The debate will take centre stage on September 11 when the High Court will rule on whether Ernst & Young can use state secrecy as a reason for not providing audit papers to the SFC.
Last Monday the commission filed a writ in the High Court seeking a court order to require the Big Four accounting firm to deliver accounting information regarding mainland company Standard Water. The company applied to list in Hong Kong in November 2009 but Ernst & Young resigned as auditor four months later. Standard Water later withdrew its application.
Despite nine notices from the SFC, Ernst & Young has failed to hand in the requested papers. It claimed they contained state secrets and could not be disclosed.
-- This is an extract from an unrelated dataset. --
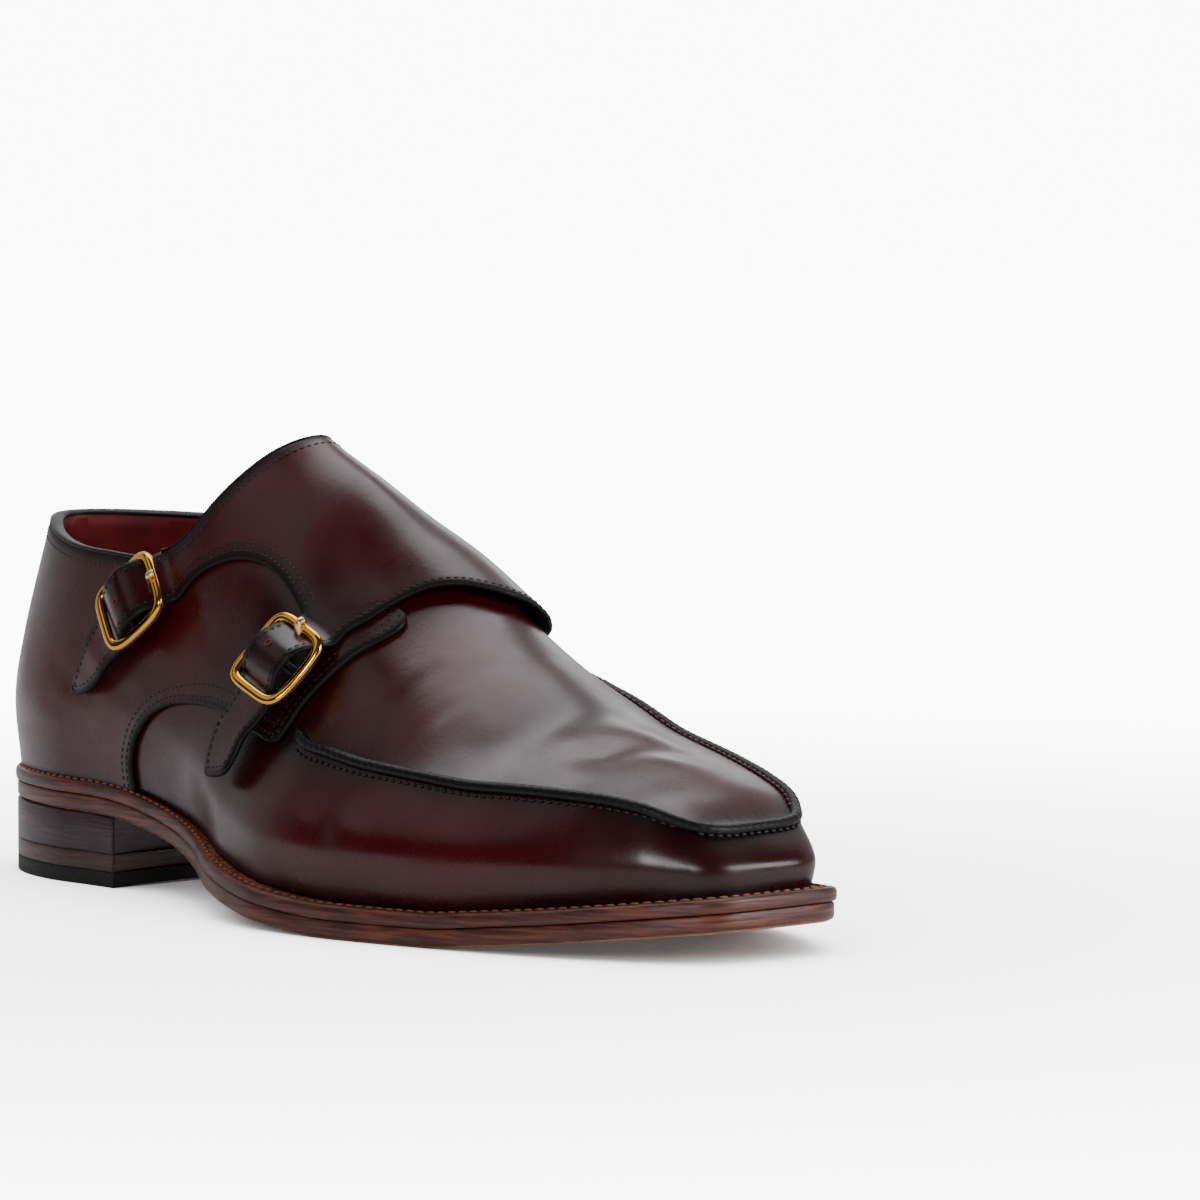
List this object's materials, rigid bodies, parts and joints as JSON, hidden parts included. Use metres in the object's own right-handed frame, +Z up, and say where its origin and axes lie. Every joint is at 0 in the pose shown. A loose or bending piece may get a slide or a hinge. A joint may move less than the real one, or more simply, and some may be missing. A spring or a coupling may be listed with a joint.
{
  "type": "double monk strap shoe",
  "caption": "Low leather shoe for a right foot with an apron toe, a broad flap over the instep fastened by two straps and buckles, a leather sole and a stacked heel.",
  "frame": {"origin": "on the floor, under the middle of the whole shoe's length and width", "axes": "+X from the heel to the toe, +Y to the wearer's left (the inner side of this right shoe), +Z up"},
  "size_m": [0.3054, 0.109, 0.126],
  "materials": {
    "calf": "burnished and polished",
    "dark_calf": "burnished nearly black",
    "lining": "matt",
    "sole_leather": "waxed edge",
    "heel_stack": "waxed edge",
    "top_piece": "matt",
    "gold_metal": "polished"
  },
  "bodies": {
    "root": {"upper": "calf", "lateral_quarter": "calf", "medial_quarter_and_flap": "calf", "apron_seam": "dark_calf", "insole": "lining", "welt": "sole_leather", "outsole": "sole_leather", "heel_block": "heel_stack", "heel_lift": "sole_leather", "heel_top_piece": "top_piece", "buckle_front": "gold_metal", "buckle_prong_front": "gold_metal", "buckle_tab_front": "dark_calf", "buckle_rear": "gold_metal", "buckle_prong_rear": "gold_metal", "buckle_tab_rear": "dark_calf"}
  },
  "joints": []
}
Roy Lo Wa-kei, managing partner of ShineWing HK, said he was surprised that Ernst & Young had not complied with the SFC's requests.
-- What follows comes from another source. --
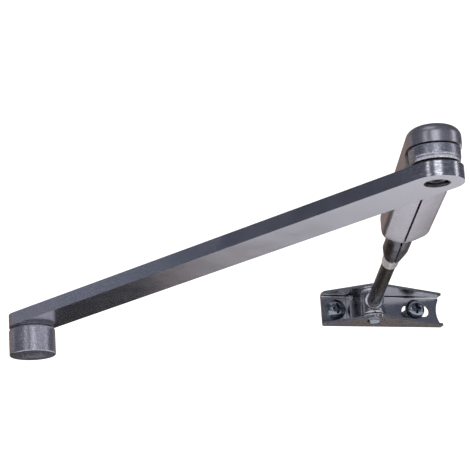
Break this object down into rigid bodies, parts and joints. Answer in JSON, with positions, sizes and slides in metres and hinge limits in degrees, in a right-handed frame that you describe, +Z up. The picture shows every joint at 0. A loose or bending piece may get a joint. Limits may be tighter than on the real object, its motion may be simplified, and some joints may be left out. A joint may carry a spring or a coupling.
{
  "type": "gate opener arm",
  "caption": "Articulated opener arm: flat main arm with a spindle socket, folded forearm with an adjustable threaded rod, and a slotted wall bracket.",
  "frame": {"origin": "centre of the bracket's back face, in line with the bracket pin and level with the rod's axis", "axes": "+Z up along the pins, +Y out of the bracket's back into the wall, +X along the bracket towards its slotted end"},
  "size_m": [0.259, 0.3155, 0.0421],
  "materials": {
    "arm_paint": "fine metallic gunmetal paint",
    "plated_steel": "dark plated steel",
    "bright_steel": "bright plated",
    "black_steel": "blackened steel",
    "bronze": "sintered bronze",
    "nylon": "black nylon"
  },
  "bodies": {
    "bracket_body": {"bracket": "plated_steel", "bracket_pin": "bright_steel", "swing_stop": "plated_steel", "screw_fixed": "plated_steel", "screw_slot": "plated_steel"},
    "rod_body": {"rod_eye": "plated_steel", "eye_bush": "bronze", "eye_washer_upper": "bright_steel", "eye_washer_lower": "bright_steel", "adjusting_rod": "black_steel"},
    "forearm_body": {"forearm_shell": "arm_paint", "elbow_hub": "plated_steel", "elbow_pin": "black_steel", "threaded_sleeve": "bright_steel"},
    "main_arm_body": {"main_arm": "arm_paint", "elbow_washer": "nylon", "elbow_disc": "arm_paint", "elbow_friction_washer": "bronze", "elbow_bush": "bronze", "spindle_socket": "arm_paint", "spindle_screw": "black_steel"}
  },
  "joints": [
    {"name": "bracket_swing", "type": "hinge", "parent": "bracket_body", "child": "rod_body", "pos_m": [0, -0.0165, 0], "axis": [0, 0, 1], "range_deg": [-65, 95]},
    {"name": "length_adjust", "type": "slide", "parent": "rod_body", "child": "forearm_body", "axis": [-0.2612, -0.9653, 0], "range_m": [-0.015, 0.015]},
    {"name": "elbow_fold", "type": "hinge", "parent": "forearm_body", "child": "main_arm_body", "pos_m": [-0.07365, -0.28871, 0], "axis": [0, 0, 1], "range_deg": [-25, 135]}
  ]
}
Lo said that although mainland secrecy laws generally banned companies from giving out audit papers, it could be done if the relevant consents were obtained.
"From the SFC announcement, it appears the SFC has already received the consent of the relevant mainland regulators to access the accounting record," he said.
Hong Kong Institute of Certified Public Accountants (HKICPA) chief executive Raphael Ding said accountants had become sandwiched between the Hong Kong regulator and the requirements of mainland secrecy laws.
"The HKICPA has clear guidelines requiring all accountants to provide assistance to SFC investigations and they must hand in information to the commission. However, all accountants also need to comply with the mainland secrecy law which says accountants' working papers are state secrets," Ding said.
In this case, Ernst & Young's mainland joint venture, EY Hau Ming, handled the audit preparing Standard Water for its IPO.
"The mainland joint venture is another entity and it may not be necessary to give information to the Hong Kong office," Ding said, adding a High Court ruling would provide a clear guideline for Hong Kong accountants in such situations.
"It is not good from the perspective of investor protection if the SFC cannot get the information it needs to conduct an investigation.
"If the court rules in favour of any firm using mainland secrecy laws as an excuse for non-disclosure, there should be some sort of reform to solve the problem," he said.